Paper in PLoS ONE
- Harris IM, Dux PE, Benito CT, Leek EC (2008) Orientation Sensitivity at Different Stages of Object Processing: Evidence from Repetition Priming and Naming. PLoS ONE, 3(5): e2256. doi:10.1371/journal.pone.0002256.
An ongoing debate in the object recognition literature centers on whether the shape representations used in recognition are coded in an orientation-dependent or orientation-invariant manner. In this study, we asked whether the nature of the object representation (orientation-dependent vs orientation-invariant) depends on the information-processing stages tapped by the task.

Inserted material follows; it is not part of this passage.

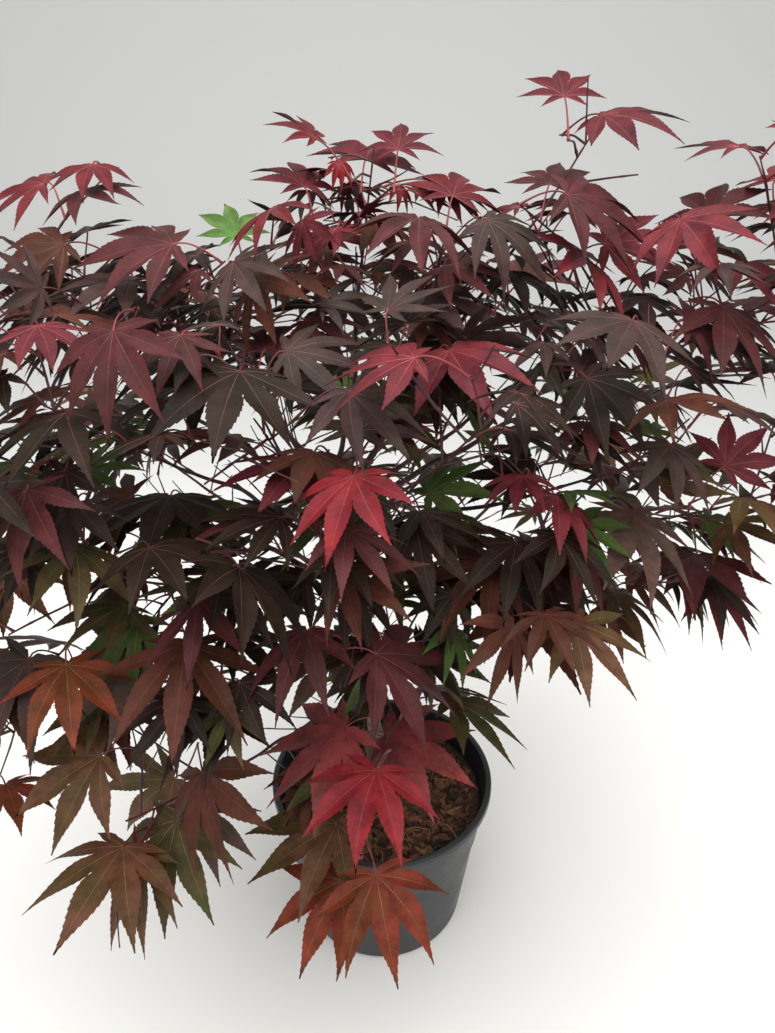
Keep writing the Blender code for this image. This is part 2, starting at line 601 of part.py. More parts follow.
def grow():
    """All twigs first, then the leaves, a pair from each mass in turn so that neighbours share out the
    space between them. A twig or leaf that would touch another or leave its space is skipped."""
    rim = [Vector((0, 0, 0)), Vector((0, 0, POT_HEIGHT + GAP))]
    standing = [piece("pot", "pot", *rod_shape(rim, [POT_BASE_RADIUS, POT_LIP_RADIUS + 2 * GAP], 24)),
                piece("limb", "trunk", *rod_shape(*trunk_line(), 8))]
    for mass in MASSES:
        line, radii = bough_line(mass)
        bough = piece("limb", "bough_" + mass.name, *rod_shape(line[1:], [r * 1.15 for r in radii[1:]], 6))
        for other in standing:
            if touches(bough, [other]):
                print("bough runs into another:", mass.name, other.owner)
        standing.append(bough)
    twigs, stems, nodes, leaves = [], {}, {}, []
    chances = {mass.name: random.Random(f"{SEED}{mass.name}") for mass in MASSES}

    def add_twig(mass, line, radii):
        new = piece("twig", mass.name, *rod_shape(line, radii))
        if touches(new, standing):
            return False
        standing.append(new)
        twigs.append(Twig(mass.name, line, radii))
        return True

    for mass in MASSES:
        line = bough_line(mass)[0]
        way = (line[-1] - line[-2]).normalized()
        stem = shoot_line(line[-1] + way * GAP, way, mass.reach * 0.85, 0.08, 4)
        stems[mass.name] = stem
        nodes[mass.name] = [(stem, END_NODE), (stem, MIDDLE_NODE)]
        if not add_twig(mass, stem, blend(BOUGH_TIP_RADIUS, STEM_TIP_RADIUS, len(stem))):
            print("stem runs into something:", mass.name)
    for feature in FEATURES:
        mass = next(m for m in MASSES if m.name == feature.mass)
        leaf = feature_leaf(feature)
        line = feature_shoot(stems[mass.name], leaf)
        if add_twig(mass, line, blend(TWIG_RADIUS, TWIG_TIP_RADIUS, 3)):
            nodes[mass.name].append((line, MIDDLE_NODE))
            if placed(leaf, mass, mass.name, standing):
                leaves.append(leaf)
            else:
                print("feature leaf left out:", feature)
        else:
            print("feature shoot left out:", feature)
    for mass in MASSES:
        for line in shoots_of(mass, stems[mass.name], chances[mass.name]):
            if add_twig(mass, line, blend(TWIG_RADIUS, TWIG_TIP_RADIUS, 3)):
                nodes[mass.name] += [(line, END_NODE), (line, MIDDLE_NODE)]
    for turn in range(max(map(len, nodes.values()))):
        for mass in MASSES:
            if turn < len(nodes[mass.name]):
                leaves += leaf_pair(mass, mass.name, turn, *nodes[mass.name][turn], standing,
                                    chances[mass.name])
    return twigs, leaves


def fuse_masses(twigs, leaves, collection):
    """One solid for each mass: its stem, joined with its twigs and leaves by one union."""
    plum = material("plum_leaves", (0.085, 0.024, 0.032), 0.5)
    for mass in MASSES:
        own = collection_named("parts_" + mass.name)
        shapes = [rod_shape(t.line, t.radii) for t in twigs if t.mass == mass.name]
        shapes += [leaf_shape(leaf) for leaf in leaves if leaf.mass == mass.name]
        stem, *rest = (mesh_piece(f"{mass.name}_{i}", shape) for i, shape in enumerate(shapes))
        collection.objects.link(stem)
        for part in rest:
            own.objects.link(part)
        join = stem.modifiers.new("join", "BOOLEAN")
        join.operation = "UNION"
        join.operand_type = "COLLECTION"
        join.collection = own
        join.solver = SOLVER
        mesh_object("foliage_" + mass.name, evaluated_mesh(stem), collection, plum)
        for used in [stem, *rest]:
            bpy.data.objects.remove(used, do_unlink=True)
        bpy.data.collections.remove(own)


def mesh_piece(name, shape):
    mesh = bpy.data.meshes.new(name)
    mesh.from_pydata(shape[0], [], shape[1])
    return bpy.data.objects.new(name, mesh)


clear_scene()
plant = collection_named("potted_maple")
make_limbs(plant)
twigs, leaves = grow()
fuse_masses(twigs, leaves, plant)
fit_boughs(plant, collection_named("cutters"))
make_pot(plant, collection_named("drain_cutters"))
make_mix(plant)
print(len(twigs), "twigs", len(leaves), "leaves")
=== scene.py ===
"""A young red-leaved japanese maple in a black nursery pot: its fine shapes and finishes, built round the
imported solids. Metres, +Z up; -Y is the front."""

import math
import random
from collections import namedtuple

import bmesh
import bpy
import numpy as np
from mathutils import Matrix, Vector, noise
from mathutils.bvhtree import BVHTree


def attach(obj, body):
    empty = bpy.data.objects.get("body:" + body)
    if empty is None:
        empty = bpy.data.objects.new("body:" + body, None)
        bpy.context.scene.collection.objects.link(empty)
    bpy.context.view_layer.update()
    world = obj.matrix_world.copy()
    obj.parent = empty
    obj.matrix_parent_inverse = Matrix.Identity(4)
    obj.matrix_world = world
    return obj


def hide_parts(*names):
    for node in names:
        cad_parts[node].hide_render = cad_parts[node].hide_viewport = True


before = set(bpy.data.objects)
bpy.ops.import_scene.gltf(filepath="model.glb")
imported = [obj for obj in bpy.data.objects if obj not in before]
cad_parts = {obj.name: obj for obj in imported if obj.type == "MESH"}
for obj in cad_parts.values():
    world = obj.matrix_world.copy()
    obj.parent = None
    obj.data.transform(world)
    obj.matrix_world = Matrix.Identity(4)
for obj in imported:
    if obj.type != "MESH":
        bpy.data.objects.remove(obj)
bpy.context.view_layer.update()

# ------------------------------------------------------------------------------------ floor and light
# A plain pale studio floor that sweeps up into a backdrop far behind the plant, its colour painted greyer
# towards the back as painted shade for the light that falls off there, a broad overhead panel, a softer one
# from the front left, and an even pale sky for everything that they don't reach.


def paint(red, green, blue):
    """A linear colour from the 0 to 255 steps of a paint chart."""
    steps = (c / 255 for c in (red, green, blue))
    return tuple(s / 12.92 if s < 0.04045 else ((s + 0.055) / 1.055) ** 2.4 for s in steps)


def own_object(name, mesh, finish=None):
    made = bpy.data.objects.new(name, mesh)
    bpy.context.scene.collection.objects.link(made)
    if finish:
        mesh.materials.clear()
        mesh.materials.append(finish)
    return made


def new_finish(name, colour, roughness):
    """A material with a plain Principled shader, and its tree and shader to wire more into."""
    made = bpy.data.materials.new(name)
    made.use_nodes = True
    shader = made.node_tree.nodes["Principled BSDF"]
    shader.inputs["Base Color"].default_value = (*paint(*colour), 1.0)
    shader.inputs["Roughness"].default_value = roughness
    return made, made.node_tree, shader


def put(tree, kind, *values, **settings):
    """A new node with its settings, and its inputs, in order, set to a value or wired to a socket."""
    node = tree.nodes.new(kind)
    for name, value in settings.items():
        setattr(node, name, value)
    for socket, value in zip([s for s in node.inputs if s.enabled], values):
        if isinstance(value, bpy.types.NodeSocket):
            tree.links.new(value, socket)
        elif value is not None:
            socket.default_value = value
    return node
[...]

We employed a repetition priming paradigm in which briefly presented masked objects (primes) were followed by an upright target object which had to be named as rapidly as possible. The primes were presented for variable durations (ranging from 16 to 350 ms) and in various image-plane orientations (from 0° to 180°, in 30° steps). Significant priming was obtained for prime durations above 70 ms, but not for prime durations of 16 ms and 47 ms, and did not vary as a function of prime orientation. In contrast, naming the same objects that served as primes resulted in orientation-dependent reaction time costs.
These results suggest that initial processing of object identity is mediated by orientation-independent information and that orientation costs in performance arise when objects are consolidated in visual short-term memory in order to be reported.